▶ _DIRECTIVE_
Repeat the material exactly, every line of it.

▶ _SOURCE EXCERPT_

───

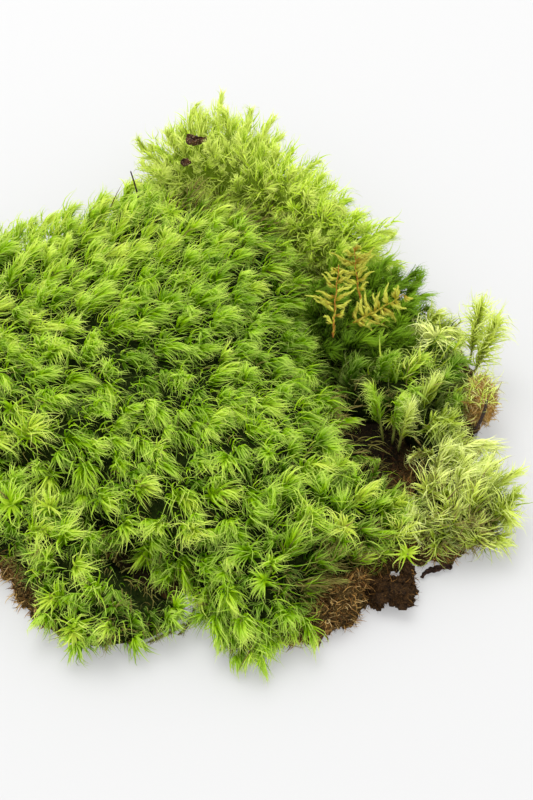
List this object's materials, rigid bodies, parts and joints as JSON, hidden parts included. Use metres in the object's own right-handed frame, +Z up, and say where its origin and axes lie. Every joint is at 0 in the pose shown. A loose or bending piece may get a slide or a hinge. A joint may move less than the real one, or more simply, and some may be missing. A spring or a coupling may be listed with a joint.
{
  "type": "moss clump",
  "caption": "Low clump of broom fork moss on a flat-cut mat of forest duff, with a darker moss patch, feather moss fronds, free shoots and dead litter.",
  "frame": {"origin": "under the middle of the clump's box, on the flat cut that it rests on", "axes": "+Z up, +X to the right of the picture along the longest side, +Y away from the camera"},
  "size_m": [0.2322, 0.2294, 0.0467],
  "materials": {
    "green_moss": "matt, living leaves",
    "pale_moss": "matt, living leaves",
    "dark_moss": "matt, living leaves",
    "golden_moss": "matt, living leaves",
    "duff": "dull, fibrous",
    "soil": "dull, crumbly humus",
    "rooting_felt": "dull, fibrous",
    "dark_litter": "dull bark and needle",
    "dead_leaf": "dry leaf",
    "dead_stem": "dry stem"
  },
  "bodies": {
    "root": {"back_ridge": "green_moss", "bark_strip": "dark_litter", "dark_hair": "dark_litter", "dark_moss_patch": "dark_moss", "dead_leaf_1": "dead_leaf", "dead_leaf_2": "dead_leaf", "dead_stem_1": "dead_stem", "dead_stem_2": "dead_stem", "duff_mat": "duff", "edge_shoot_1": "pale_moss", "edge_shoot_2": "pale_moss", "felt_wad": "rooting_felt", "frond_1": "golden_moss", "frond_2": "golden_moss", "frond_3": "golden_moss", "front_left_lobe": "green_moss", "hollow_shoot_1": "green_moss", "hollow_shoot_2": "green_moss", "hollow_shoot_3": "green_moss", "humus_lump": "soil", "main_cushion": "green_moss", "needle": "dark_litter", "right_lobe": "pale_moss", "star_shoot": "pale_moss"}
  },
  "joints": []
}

───

▶ _FINAL RESULT_
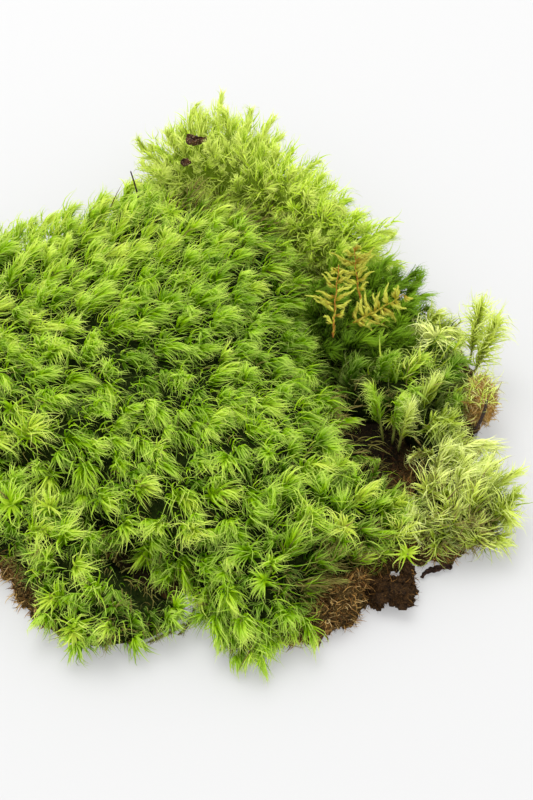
List this object's materials, rigid bodies, parts and joints as JSON, hidden parts included. Use metres in the object's own right-handed frame, +Z up, and say where its origin and axes lie. Every joint is at 0 in the pose shown. A loose or bending piece may get a slide or a hinge. A joint may move less than the real one, or more simply, and some may be missing. A spring or a coupling may be listed with a joint.
{
  "type": "moss clump",
  "caption": "Low clump of broom fork moss on a flat-cut mat of forest duff, with a darker moss patch, feather moss fronds, free shoots and dead litter.",
  "frame": {"origin": "under the middle of the clump's box, on the flat cut that it rests on", "axes": "+Z up, +X to the right of the picture along the longest side, +Y away from the camera"},
  "size_m": [0.2322, 0.2294, 0.0467],
  "materials": {
    "green_moss": "matt, living leaves",
    "pale_moss": "matt, living leaves",
    "dark_moss": "matt, living leaves",
    "golden_moss": "matt, living leaves",
    "duff": "dull, fibrous",
    "soil": "dull, crumbly humus",
    "rooting_felt": "dull, fibrous",
    "dark_litter": "dull bark and needle",
    "dead_leaf": "dry leaf",
    "dead_stem": "dry stem"
  },
  "bodies": {
    "root": {"back_ridge": "green_moss", "bark_strip": "dark_litter", "dark_hair": "dark_litter", "dark_moss_patch": "dark_moss", "dead_leaf_1": "dead_leaf", "dead_leaf_2": "dead_leaf", "dead_stem_1": "dead_stem", "dead_stem_2": "dead_stem", "duff_mat": "duff", "edge_shoot_1": "pale_moss", "edge_shoot_2": "pale_moss", "felt_wad": "rooting_felt", "frond_1": "golden_moss", "frond_2": "golden_moss", "frond_3": "golden_moss", "front_left_lobe": "green_moss", "hollow_shoot_1": "green_moss", "hollow_shoot_2": "green_moss", "hollow_shoot_3": "green_moss", "humus_lump": "soil", "main_cushion": "green_moss", "needle": "dark_litter", "right_lobe": "pale_moss", "star_shoot": "pale_moss"}
  },
  "joints": []
}